**Stated goal:** Give every line below again, exactly.
=== Dataset section ===
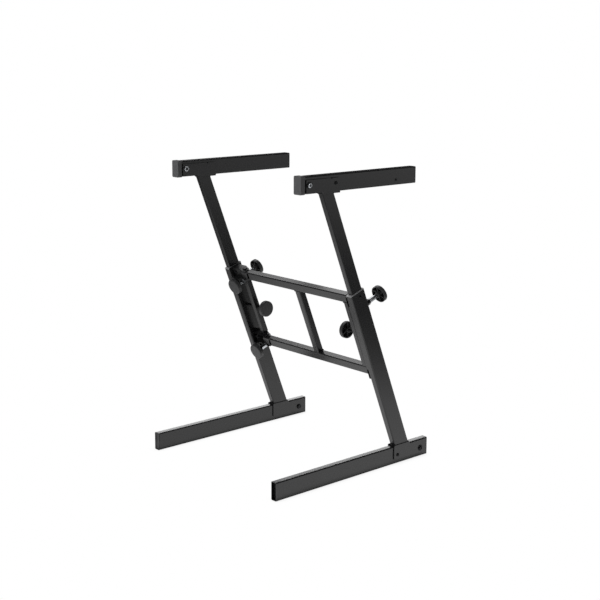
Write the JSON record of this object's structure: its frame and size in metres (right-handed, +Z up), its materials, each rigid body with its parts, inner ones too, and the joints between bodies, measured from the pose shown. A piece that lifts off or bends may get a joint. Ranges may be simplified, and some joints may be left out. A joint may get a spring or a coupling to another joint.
{
  "type": "folding keyboard stand",
  "caption": "Folding stand for a keyboard: leaning telescopic posts on level legs carry level arms, tied by a railed centre frame whose left side swings in.",
  "frame": {"origin": "on the floor, under the middle of the stand", "axes": "+Z up, -Y towards the front (where the legs and arms reach forward), +X to the right as seen from the front"},
  "size_m": [0.567, 0.56, 0.8274],
  "materials": {
    "powder_coat": "fine satin-black powder coat on steel",
    "zinc": "bright zinc plate",
    "chrome": "polished",
    "knob_plastic": "moulded, semi-matt",
    "plug_plastic": "moulded, matt",
    "cap_rubber": "matt"
  },
  "bodies": {
    "centre_and_right_frame": {"right_outer_post": "powder_coat", "right_post_collar": "plug_plastic", "right_collar_screw": "zinc", "right_leg_bracket": "powder_coat", "right_leg_pivot_bolt": "zinc", "right_leg_lock_bolt": "zinc", "right_pin_barrel": "chrome", "right_join_plate": "powder_coat", "right_upright": "powder_coat", "upper_rail": "powder_coat", "lower_rail": "powder_coat", "mid_brace": "powder_coat"},
    "left_frame": {"left_outer_post": "powder_coat", "left_post_collar": "plug_plastic", "left_collar_screw": "zinc", "left_leg_bracket": "powder_coat", "left_leg_pivot_bolt": "zinc", "left_leg_lock_bolt": "zinc", "left_pin_barrel": "chrome", "left_upright": "powder_coat", "upper_hinge_bracket": "powder_coat", "upper_hinge_pin": "zinc", "upper_lock_sleeve": "zinc", "lower_hinge_bracket": "powder_coat", "lower_hinge_pin": "zinc", "lower_lock_sleeve": "zinc"},
    "right_leg_tube": {"right_leg": "powder_coat", "right_leg_front_plug": "plug_plastic", "right_leg_rear_plug": "plug_plastic"},
    "right_upper_post": {"right_inner_post": "powder_coat", "right_arm_bracket": "powder_coat", "right_arm_pivot_bolt": "zinc", "right_arm_lock_bolt": "zinc"},
    "right_support_arm": {"right_arm": "powder_coat", "right_arm_front_cap": "cap_rubber", "right_arm_rear_plug": "plug_plastic", "right_arm_screw": "zinc"},
    "right_pull_pin": {"right_pull_plunger": "chrome", "right_pull_knob": "knob_plastic"},
    "right_clamp": {"right_clamp_screw": "zinc", "right_clamp_knob": "knob_plastic"},
    "left_leg_tube": {"left_leg": "powder_coat", "left_leg_front_plug": "plug_plastic", "left_leg_rear_plug": "plug_plastic"},
    "left_upper_post": {"left_inner_post": "powder_coat", "left_arm_bracket": "powder_coat", "left_arm_pivot_bolt": "zinc", "left_arm_lock_bolt": "zinc"},
    "left_support_arm": {"left_arm": "powder_coat", "left_arm_front_cap": "cap_rubber", "left_arm_rear_plug": "plug_plastic", "left_arm_screw": "zinc"},
    "left_pull_pin": {"left_pull_plunger": "chrome", "left_pull_knob": "knob_plastic"},
    "left_clamp": {"left_clamp_screw": "zinc", "left_clamp_knob": "knob_plastic"},
    "upper_lock": {"upper_lock_knob": "knob_plastic"},
    "lower_lock": {"lower_lock_knob": "knob_plastic"}
  },
  "joints": [
    {"name": "left_fold", "type": "hinge", "parent": "centre_and_right_frame", "child": "left_frame", "pos_m": [-0.19, 0.16969, 0.04635], "axis": [0, -0.3649, 0.9311], "range_deg": [0, 90]},
    {"name": "right_leg_fold", "type": "hinge", "parent": "centre_and_right_frame", "child": "right_leg_tube", "pos_m": [0.26, 0.2505, 0.025], "axis": [1, 0, 0], "range_deg": [0, 282]},
    {"name": "right_height", "type": "slide", "parent": "centre_and_right_frame", "child": "right_upper_post", "axis": [0, -0.3649, 0.9311], "range_m": [-0.16, 0.08]},
    {"name": "right_arm_fold", "type": "hinge", "parent": "right_upper_post", "child": "right_support_arm", "pos_m": [0.26, -0.17748, 0.8035], "axis": [1, 0, 0], "range_deg": [0, 288]},
    {"name": "right_pull", "type": "slide", "parent": "centre_and_right_frame", "child": "right_pull_pin", "axis": [0, 0.9311, 0.3649], "range_m": [0, 0.012], "stiffness_N_per_m": 1500, "springref_m": -0.008},
    {"name": "right_clamp_turn", "type": "hinge", "parent": "centre_and_right_frame", "child": "right_clamp", "pos_m": [0.26, 0.05439, 0.38031], "axis": [1, 0, 0], "continuous": true},
    {"name": "left_leg_fold", "type": "hinge", "parent": "left_frame", "child": "left_leg_tube", "pos_m": [-0.26, 0.2505, 0.025], "axis": [1, 0, 0], "range_deg": [0, 282]},
    {"name": "left_height", "type": "slide", "parent": "left_frame", "child": "left_upper_post", "axis": [0, -0.3649, 0.9311], "range_m": [-0.16, 0.08]},
    {"name": "left_arm_fold", "type": "hinge", "parent": "left_upper_post", "child": "left_support_arm", "pos_m": [-0.26, -0.17748, 0.8035], "axis": [1, 0, 0], "range_deg": [0, 288]},
    {"name": "left_pull", "type": "slide", "parent": "left_frame", "child": "left_pull_pin", "axis": [0, 0.9311, 0.3649], "range_m": [0, 0.012], "stiffness_N_per_m": 1500, "springref_m": -0.008},
    {"name": "left_clamp_turn", "type": "hinge", "parent": "left_frame", "child": "left_clamp", "pos_m": [-0.26, 0.05439, 0.38031], "axis": [1, 0, 0], "continuous": true},
    {"name": "upper_lock_turn", "type": "hinge", "parent": "left_frame", "child": "upper_lock", "pos_m": [-0.231, 0.01827, 0.46013], "axis": [0, 0.9311, 0.3649], "continuous": true},
    {"name": "lower_lock_turn", "type": "hinge", "parent": "left_frame", "child": "lower_lock", "pos_m": [-0.231, 0.10037, 0.25064], "axis": [0, 0.9311, 0.3649], "continuous": true}
  ]
}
===
**Solution:**
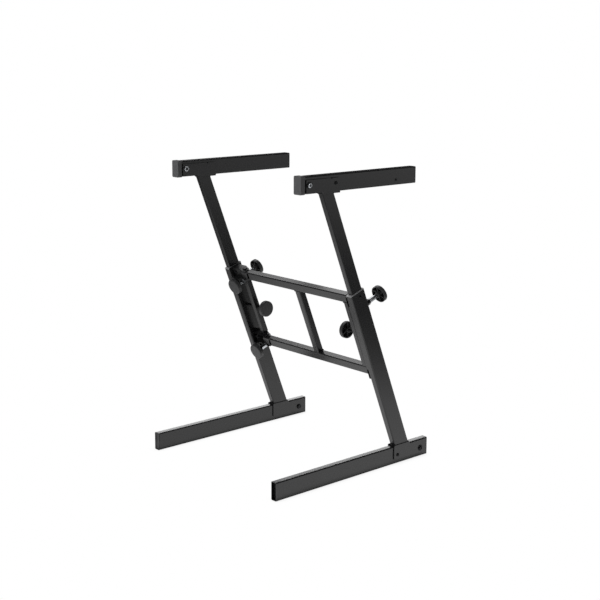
Write the JSON record of this object's structure: its frame and size in metres (right-handed, +Z up), its materials, each rigid body with its parts, inner ones too, and the joints between bodies, measured from the pose shown. A piece that lifts off or bends may get a joint. Ranges may be simplified, and some joints may be left out. A joint may get a spring or a coupling to another joint.
{
  "type": "folding keyboard stand",
  "caption": "Folding stand for a keyboard: leaning telescopic posts on level legs carry level arms, tied by a railed centre frame whose left side swings in.",
  "frame": {"origin": "on the floor, under the middle of the stand", "axes": "+Z up, -Y towards the front (where the legs and arms reach forward), +X to the right as seen from the front"},
  "size_m": [0.567, 0.56, 0.8274],
  "materials": {
    "powder_coat": "fine satin-black powder coat on steel",
    "zinc": "bright zinc plate",
    "chrome": "polished",
    "knob_plastic": "moulded, semi-matt",
    "plug_plastic": "moulded, matt",
    "cap_rubber": "matt"
  },
  "bodies": {
    "centre_and_right_frame": {"right_outer_post": "powder_coat", "right_post_collar": "plug_plastic", "right_collar_screw": "zinc", "right_leg_bracket": "powder_coat", "right_leg_pivot_bolt": "zinc", "right_leg_lock_bolt": "zinc", "right_pin_barrel": "chrome", "right_join_plate": "powder_coat", "right_upright": "powder_coat", "upper_rail": "powder_coat", "lower_rail": "powder_coat", "mid_brace": "powder_coat"},
    "left_frame": {"left_outer_post": "powder_coat", "left_post_collar": "plug_plastic", "left_collar_screw": "zinc", "left_leg_bracket": "powder_coat", "left_leg_pivot_bolt": "zinc", "left_leg_lock_bolt": "zinc", "left_pin_barrel": "chrome", "left_upright": "powder_coat", "upper_hinge_bracket": "powder_coat", "upper_hinge_pin": "zinc", "upper_lock_sleeve": "zinc", "lower_hinge_bracket": "powder_coat", "lower_hinge_pin": "zinc", "lower_lock_sleeve": "zinc"},
    "right_leg_tube": {"right_leg": "powder_coat", "right_leg_front_plug": "plug_plastic", "right_leg_rear_plug": "plug_plastic"},
    "right_upper_post": {"right_inner_post": "powder_coat", "right_arm_bracket": "powder_coat", "right_arm_pivot_bolt": "zinc", "right_arm_lock_bolt": "zinc"},
    "right_support_arm": {"right_arm": "powder_coat", "right_arm_front_cap": "cap_rubber", "right_arm_rear_plug": "plug_plastic", "right_arm_screw": "zinc"},
    "right_pull_pin": {"right_pull_plunger": "chrome", "right_pull_knob": "knob_plastic"},
    "right_clamp": {"right_clamp_screw": "zinc", "right_clamp_knob": "knob_plastic"},
    "left_leg_tube": {"left_leg": "powder_coat", "left_leg_front_plug": "plug_plastic", "left_leg_rear_plug": "plug_plastic"},
    "left_upper_post": {"left_inner_post": "powder_coat", "left_arm_bracket": "powder_coat", "left_arm_pivot_bolt": "zinc", "left_arm_lock_bolt": "zinc"},
    "left_support_arm": {"left_arm": "powder_coat", "left_arm_front_cap": "cap_rubber", "left_arm_rear_plug": "plug_plastic", "left_arm_screw": "zinc"},
    "left_pull_pin": {"left_pull_plunger": "chrome", "left_pull_knob": "knob_plastic"},
    "left_clamp": {"left_clamp_screw": "zinc", "left_clamp_knob": "knob_plastic"},
    "upper_lock": {"upper_lock_knob": "knob_plastic"},
    "lower_lock": {"lower_lock_knob": "knob_plastic"}
  },
  "joints": [
    {"name": "left_fold", "type": "hinge", "parent": "centre_and_right_frame", "child": "left_frame", "pos_m": [-0.19, 0.16969, 0.04635], "axis": [0, -0.3649, 0.9311], "range_deg": [0, 90]},
    {"name": "right_leg_fold", "type": "hinge", "parent": "centre_and_right_frame", "child": "right_leg_tube", "pos_m": [0.26, 0.2505, 0.025], "axis": [1, 0, 0], "range_deg": [0, 282]},
    {"name": "right_height", "type": "slide", "parent": "centre_and_right_frame", "child": "right_upper_post", "axis": [0, -0.3649, 0.9311], "range_m": [-0.16, 0.08]},
    {"name": "right_arm_fold", "type": "hinge", "parent": "right_upper_post", "child": "right_support_arm", "pos_m": [0.26, -0.17748, 0.8035], "axis": [1, 0, 0], "range_deg": [0, 288]},
    {"name": "right_pull", "type": "slide", "parent": "centre_and_right_frame", "child": "right_pull_pin", "axis": [0, 0.9311, 0.3649], "range_m": [0, 0.012], "stiffness_N_per_m": 1500, "springref_m": -0.008},
    {"name": "right_clamp_turn", "type": "hinge", "parent": "centre_and_right_frame", "child": "right_clamp", "pos_m": [0.26, 0.05439, 0.38031], "axis": [1, 0, 0], "continuous": true},
    {"name": "left_leg_fold", "type": "hinge", "parent": "left_frame", "child": "left_leg_tube", "pos_m": [-0.26, 0.2505, 0.025], "axis": [1, 0, 0], "range_deg": [0, 282]},
    {"name": "left_height", "type": "slide", "parent": "left_frame", "child": "left_upper_post", "axis": [0, -0.3649, 0.9311], "range_m": [-0.16, 0.08]},
    {"name": "left_arm_fold", "type": "hinge", "parent": "left_upper_post", "child": "left_support_arm", "pos_m": [-0.26, -0.17748, 0.8035], "axis": [1, 0, 0], "range_deg": [0, 288]},
    {"name": "left_pull", "type": "slide", "parent": "left_frame", "child": "left_pull_pin", "axis": [0, 0.9311, 0.3649], "range_m": [0, 0.012], "stiffness_N_per_m": 1500, "springref_m": -0.008},
    {"name": "left_clamp_turn", "type": "hinge", "parent": "left_frame", "child": "left_clamp", "pos_m": [-0.26, 0.05439, 0.38031], "axis": [1, 0, 0], "continuous": true},
    {"name": "upper_lock_turn", "type": "hinge", "parent": "left_frame", "child": "upper_lock", "pos_m": [-0.231, 0.01827, 0.46013], "axis": [0, 0.9311, 0.3649], "continuous": true},
    {"name": "lower_lock_turn", "type": "hinge", "parent": "left_frame", "child": "lower_lock", "pos_m": [-0.231, 0.10037, 0.25064], "axis": [0, 0.9311, 0.3649], "continuous": true}
  ]
}